Your objective: In the entries that follow, the first line to write out is the one containing "The Blender code for this object", and the last is the one containing "return np.interp(np.linspace(0.0, run[-1], count), run, turns)". Reproduce that stretch exactly, with nothing before or after it.

Input rows:
§ §

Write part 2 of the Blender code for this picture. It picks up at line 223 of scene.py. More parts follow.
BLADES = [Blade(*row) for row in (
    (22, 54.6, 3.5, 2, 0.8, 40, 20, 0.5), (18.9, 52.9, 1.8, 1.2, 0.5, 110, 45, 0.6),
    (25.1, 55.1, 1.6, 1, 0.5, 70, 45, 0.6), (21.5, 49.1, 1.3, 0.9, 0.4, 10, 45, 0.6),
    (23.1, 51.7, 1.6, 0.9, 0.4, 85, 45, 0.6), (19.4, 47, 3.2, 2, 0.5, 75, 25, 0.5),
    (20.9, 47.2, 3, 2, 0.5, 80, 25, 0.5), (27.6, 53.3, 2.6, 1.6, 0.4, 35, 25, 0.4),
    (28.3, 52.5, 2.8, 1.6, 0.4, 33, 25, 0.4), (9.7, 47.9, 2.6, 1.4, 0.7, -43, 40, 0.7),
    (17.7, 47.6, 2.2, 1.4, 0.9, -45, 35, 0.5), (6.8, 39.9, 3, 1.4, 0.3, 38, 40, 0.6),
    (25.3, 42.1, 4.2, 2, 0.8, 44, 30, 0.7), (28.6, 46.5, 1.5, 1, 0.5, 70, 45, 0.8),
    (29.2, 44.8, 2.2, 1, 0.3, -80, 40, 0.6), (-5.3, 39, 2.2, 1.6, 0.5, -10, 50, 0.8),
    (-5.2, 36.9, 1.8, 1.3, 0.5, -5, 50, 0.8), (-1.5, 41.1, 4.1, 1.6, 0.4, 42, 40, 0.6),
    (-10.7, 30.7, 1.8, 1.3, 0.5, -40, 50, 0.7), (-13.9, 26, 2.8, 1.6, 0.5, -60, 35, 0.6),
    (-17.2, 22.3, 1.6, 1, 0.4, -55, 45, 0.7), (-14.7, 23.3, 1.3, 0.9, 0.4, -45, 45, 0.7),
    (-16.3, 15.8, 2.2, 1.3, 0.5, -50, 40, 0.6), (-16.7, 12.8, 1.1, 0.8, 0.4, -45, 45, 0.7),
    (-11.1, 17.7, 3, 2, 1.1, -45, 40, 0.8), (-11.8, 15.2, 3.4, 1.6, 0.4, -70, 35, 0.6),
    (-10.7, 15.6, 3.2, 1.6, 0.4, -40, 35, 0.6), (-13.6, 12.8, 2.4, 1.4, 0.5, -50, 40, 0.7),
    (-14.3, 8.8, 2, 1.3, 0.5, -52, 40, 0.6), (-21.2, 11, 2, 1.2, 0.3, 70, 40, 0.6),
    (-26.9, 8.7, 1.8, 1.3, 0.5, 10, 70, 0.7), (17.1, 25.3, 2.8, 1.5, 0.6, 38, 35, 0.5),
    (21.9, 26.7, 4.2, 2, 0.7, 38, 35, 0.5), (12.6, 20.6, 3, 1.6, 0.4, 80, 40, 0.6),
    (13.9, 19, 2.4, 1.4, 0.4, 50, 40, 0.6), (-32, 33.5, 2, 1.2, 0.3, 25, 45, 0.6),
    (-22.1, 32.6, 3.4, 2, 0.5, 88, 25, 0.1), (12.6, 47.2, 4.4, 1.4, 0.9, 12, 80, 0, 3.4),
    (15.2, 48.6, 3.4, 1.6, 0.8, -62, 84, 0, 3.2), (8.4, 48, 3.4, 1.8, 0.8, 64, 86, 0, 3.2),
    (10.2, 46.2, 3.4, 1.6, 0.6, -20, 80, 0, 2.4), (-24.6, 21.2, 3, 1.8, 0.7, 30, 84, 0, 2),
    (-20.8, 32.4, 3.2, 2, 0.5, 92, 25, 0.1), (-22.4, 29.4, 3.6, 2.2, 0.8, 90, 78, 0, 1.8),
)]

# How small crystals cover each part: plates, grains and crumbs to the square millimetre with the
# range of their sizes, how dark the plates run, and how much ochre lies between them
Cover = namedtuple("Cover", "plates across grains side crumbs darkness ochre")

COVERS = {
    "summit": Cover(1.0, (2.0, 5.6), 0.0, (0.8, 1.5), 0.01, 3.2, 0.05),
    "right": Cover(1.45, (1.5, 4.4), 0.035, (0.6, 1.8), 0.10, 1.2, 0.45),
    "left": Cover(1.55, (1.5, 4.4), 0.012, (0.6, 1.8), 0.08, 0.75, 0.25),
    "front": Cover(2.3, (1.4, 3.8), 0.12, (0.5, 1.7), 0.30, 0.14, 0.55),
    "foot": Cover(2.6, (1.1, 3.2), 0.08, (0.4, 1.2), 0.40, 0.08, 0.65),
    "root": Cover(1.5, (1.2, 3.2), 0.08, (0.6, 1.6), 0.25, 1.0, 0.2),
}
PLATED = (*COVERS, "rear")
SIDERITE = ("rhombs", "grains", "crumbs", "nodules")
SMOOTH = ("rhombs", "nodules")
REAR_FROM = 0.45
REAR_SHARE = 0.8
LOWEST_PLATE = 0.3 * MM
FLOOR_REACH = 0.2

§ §

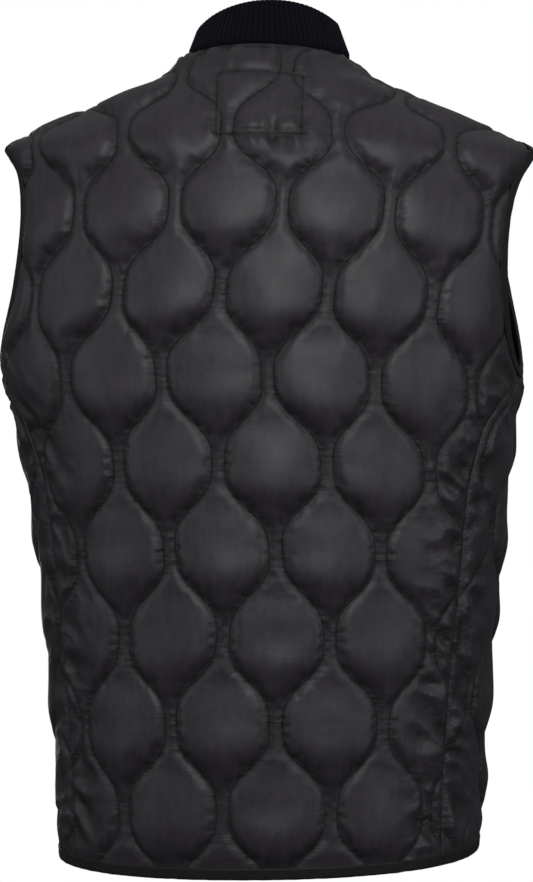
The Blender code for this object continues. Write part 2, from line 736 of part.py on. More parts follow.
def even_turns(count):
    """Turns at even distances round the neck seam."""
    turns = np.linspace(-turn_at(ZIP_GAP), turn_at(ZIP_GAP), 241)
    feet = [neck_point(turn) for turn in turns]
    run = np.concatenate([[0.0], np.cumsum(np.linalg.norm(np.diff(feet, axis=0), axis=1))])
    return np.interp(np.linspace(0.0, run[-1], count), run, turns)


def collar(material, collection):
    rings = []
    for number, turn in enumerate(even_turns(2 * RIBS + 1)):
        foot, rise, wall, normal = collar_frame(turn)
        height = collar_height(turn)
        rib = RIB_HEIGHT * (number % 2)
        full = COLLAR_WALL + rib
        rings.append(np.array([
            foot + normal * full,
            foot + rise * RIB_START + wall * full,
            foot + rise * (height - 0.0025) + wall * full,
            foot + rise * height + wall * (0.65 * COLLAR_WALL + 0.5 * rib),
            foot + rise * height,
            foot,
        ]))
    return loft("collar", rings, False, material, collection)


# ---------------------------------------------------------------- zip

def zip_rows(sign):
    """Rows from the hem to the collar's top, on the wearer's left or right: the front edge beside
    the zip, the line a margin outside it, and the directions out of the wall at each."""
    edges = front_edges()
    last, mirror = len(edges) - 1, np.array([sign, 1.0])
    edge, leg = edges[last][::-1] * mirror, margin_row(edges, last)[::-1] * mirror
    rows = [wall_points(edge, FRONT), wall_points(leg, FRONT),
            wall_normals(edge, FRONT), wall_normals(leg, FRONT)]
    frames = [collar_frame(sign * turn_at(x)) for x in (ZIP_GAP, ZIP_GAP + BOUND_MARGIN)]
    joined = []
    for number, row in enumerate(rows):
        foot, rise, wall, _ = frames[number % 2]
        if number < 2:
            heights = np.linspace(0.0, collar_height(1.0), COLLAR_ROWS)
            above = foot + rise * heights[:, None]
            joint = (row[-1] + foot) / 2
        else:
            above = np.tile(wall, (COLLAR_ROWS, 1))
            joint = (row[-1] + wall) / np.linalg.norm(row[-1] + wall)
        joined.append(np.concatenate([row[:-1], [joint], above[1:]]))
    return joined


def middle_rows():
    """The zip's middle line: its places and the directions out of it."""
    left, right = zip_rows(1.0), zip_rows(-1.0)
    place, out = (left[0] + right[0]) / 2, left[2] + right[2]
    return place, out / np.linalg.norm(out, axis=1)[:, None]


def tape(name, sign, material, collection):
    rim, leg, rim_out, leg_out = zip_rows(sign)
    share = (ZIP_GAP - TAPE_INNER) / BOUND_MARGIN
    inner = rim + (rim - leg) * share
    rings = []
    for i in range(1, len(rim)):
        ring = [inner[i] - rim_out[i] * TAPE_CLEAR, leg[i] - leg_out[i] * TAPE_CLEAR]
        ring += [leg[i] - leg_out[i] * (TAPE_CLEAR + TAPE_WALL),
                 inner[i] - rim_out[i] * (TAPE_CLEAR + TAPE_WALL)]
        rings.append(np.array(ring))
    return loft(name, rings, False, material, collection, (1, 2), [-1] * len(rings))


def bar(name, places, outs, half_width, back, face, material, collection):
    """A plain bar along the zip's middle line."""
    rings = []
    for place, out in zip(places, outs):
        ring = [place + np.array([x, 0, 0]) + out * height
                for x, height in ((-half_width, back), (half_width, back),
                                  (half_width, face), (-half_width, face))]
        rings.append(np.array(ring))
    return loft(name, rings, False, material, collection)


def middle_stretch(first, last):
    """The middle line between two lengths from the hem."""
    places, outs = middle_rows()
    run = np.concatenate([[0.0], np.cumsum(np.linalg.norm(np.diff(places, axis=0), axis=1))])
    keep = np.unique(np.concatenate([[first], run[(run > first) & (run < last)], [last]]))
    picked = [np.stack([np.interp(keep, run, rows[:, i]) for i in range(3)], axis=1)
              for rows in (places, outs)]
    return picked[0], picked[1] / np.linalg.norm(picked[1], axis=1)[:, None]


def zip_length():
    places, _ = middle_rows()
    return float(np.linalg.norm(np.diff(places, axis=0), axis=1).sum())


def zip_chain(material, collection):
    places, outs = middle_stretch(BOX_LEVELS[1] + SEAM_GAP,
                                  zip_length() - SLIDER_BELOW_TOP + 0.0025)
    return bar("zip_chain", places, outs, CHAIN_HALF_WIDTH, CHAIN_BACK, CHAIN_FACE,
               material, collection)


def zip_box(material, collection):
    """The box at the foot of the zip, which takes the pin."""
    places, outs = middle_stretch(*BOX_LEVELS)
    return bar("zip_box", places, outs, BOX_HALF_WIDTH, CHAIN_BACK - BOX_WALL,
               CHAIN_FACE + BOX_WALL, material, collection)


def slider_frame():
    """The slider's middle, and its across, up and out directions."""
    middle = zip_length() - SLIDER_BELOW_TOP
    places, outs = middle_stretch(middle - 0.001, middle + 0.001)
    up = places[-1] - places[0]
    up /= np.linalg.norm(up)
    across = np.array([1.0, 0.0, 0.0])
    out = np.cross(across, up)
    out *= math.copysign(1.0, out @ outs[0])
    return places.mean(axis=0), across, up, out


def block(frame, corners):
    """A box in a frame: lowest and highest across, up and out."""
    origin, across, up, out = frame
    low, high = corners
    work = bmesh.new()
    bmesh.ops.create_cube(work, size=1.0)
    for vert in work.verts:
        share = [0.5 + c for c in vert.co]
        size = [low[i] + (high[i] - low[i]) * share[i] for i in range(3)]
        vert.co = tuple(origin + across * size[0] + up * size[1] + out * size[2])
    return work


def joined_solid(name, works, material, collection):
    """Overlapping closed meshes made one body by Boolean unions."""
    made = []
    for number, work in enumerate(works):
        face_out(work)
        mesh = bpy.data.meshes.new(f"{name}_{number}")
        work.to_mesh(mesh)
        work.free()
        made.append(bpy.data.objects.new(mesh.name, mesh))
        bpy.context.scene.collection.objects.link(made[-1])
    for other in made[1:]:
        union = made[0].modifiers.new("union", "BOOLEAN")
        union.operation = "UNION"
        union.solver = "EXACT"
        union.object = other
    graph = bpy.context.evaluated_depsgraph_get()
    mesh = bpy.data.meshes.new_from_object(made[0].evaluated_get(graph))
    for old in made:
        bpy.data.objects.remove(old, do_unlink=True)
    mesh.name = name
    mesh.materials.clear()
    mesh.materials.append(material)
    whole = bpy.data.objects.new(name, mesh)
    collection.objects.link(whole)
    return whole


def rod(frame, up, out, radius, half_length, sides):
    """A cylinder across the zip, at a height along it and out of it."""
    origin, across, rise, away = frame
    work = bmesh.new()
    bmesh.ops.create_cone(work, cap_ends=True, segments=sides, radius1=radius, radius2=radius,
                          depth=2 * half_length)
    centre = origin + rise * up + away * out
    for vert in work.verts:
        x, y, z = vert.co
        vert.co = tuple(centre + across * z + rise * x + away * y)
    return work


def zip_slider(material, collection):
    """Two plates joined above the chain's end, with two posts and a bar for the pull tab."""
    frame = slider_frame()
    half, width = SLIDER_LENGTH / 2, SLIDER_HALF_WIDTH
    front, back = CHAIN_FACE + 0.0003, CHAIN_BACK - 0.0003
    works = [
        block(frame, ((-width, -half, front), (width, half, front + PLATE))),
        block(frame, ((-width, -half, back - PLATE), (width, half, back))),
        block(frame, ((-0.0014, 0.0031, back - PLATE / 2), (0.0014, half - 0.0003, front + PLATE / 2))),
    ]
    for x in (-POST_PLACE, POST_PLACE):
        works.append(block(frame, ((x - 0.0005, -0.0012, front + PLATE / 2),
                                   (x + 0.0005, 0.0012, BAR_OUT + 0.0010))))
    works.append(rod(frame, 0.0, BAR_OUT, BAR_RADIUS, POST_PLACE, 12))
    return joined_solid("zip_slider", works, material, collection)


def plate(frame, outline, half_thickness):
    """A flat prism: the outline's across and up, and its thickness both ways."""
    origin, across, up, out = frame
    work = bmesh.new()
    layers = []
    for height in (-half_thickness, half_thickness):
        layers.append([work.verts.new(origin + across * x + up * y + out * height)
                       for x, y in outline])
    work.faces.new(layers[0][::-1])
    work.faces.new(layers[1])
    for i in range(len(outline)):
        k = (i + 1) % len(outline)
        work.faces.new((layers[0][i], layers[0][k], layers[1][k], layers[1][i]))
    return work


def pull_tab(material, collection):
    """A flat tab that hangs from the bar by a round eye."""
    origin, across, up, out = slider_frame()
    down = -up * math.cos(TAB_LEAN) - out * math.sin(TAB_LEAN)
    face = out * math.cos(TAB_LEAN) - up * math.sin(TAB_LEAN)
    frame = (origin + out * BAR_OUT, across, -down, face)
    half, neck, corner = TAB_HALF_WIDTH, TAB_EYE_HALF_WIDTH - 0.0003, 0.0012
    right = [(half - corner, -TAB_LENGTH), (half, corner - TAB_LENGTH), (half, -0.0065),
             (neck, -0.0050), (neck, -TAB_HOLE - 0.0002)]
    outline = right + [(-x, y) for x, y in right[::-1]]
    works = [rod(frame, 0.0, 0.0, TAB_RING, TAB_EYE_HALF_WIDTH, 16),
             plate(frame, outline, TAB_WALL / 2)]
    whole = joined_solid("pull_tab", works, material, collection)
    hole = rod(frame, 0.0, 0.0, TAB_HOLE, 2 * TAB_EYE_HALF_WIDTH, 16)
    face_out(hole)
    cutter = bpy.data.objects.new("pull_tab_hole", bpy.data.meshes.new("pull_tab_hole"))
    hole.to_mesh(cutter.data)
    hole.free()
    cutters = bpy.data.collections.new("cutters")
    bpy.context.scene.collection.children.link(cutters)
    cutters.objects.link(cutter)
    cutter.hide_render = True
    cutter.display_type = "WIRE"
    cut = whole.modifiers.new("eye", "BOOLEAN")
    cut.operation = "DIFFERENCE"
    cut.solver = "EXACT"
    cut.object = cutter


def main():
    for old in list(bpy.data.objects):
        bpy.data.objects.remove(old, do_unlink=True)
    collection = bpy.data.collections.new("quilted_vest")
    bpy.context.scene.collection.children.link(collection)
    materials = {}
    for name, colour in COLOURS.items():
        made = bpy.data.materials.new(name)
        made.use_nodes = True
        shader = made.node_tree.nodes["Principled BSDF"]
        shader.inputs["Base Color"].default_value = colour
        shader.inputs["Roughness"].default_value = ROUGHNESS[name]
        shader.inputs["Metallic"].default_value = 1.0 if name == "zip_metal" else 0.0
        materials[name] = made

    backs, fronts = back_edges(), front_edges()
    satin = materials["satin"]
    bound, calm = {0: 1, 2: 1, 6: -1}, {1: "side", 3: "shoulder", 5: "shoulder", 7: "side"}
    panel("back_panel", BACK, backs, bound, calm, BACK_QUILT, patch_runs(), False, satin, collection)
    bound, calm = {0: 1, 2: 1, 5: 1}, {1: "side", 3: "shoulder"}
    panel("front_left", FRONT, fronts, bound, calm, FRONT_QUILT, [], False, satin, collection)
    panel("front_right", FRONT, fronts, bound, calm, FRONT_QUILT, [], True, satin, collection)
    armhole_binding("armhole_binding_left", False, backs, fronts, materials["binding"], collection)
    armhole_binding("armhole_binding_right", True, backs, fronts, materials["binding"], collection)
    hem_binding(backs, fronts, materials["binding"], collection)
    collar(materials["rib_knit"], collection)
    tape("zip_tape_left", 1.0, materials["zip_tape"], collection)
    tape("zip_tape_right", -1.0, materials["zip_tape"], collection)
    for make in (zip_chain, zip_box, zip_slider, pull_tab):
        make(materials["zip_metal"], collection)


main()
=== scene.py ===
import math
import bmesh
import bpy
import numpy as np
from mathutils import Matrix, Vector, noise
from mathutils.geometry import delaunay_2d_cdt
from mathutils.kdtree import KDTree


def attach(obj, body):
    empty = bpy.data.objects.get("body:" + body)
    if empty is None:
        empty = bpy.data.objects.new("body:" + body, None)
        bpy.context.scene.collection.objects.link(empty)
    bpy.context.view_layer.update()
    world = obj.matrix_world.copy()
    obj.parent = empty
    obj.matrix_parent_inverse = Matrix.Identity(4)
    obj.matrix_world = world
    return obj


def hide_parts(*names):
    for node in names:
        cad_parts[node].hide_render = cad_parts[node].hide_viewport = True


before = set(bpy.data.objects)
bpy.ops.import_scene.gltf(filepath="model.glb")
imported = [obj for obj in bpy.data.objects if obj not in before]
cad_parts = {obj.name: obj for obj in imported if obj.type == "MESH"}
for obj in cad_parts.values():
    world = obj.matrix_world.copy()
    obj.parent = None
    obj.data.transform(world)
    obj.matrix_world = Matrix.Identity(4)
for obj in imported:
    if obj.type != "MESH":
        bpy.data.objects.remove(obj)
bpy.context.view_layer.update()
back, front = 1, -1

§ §

Answer to this exercise:
The Blender code for this object continues. Write part 2, from line 736 of part.py on. More parts follow.
def even_turns(count):
    """Turns at even distances round the neck seam."""
    turns = np.linspace(-turn_at(ZIP_GAP), turn_at(ZIP_GAP), 241)
    feet = [neck_point(turn) for turn in turns]
    run = np.concatenate([[0.0], np.cumsum(np.linalg.norm(np.diff(feet, axis=0), axis=1))])
    return np.interp(np.linspace(0.0, run[-1], count), run, turns)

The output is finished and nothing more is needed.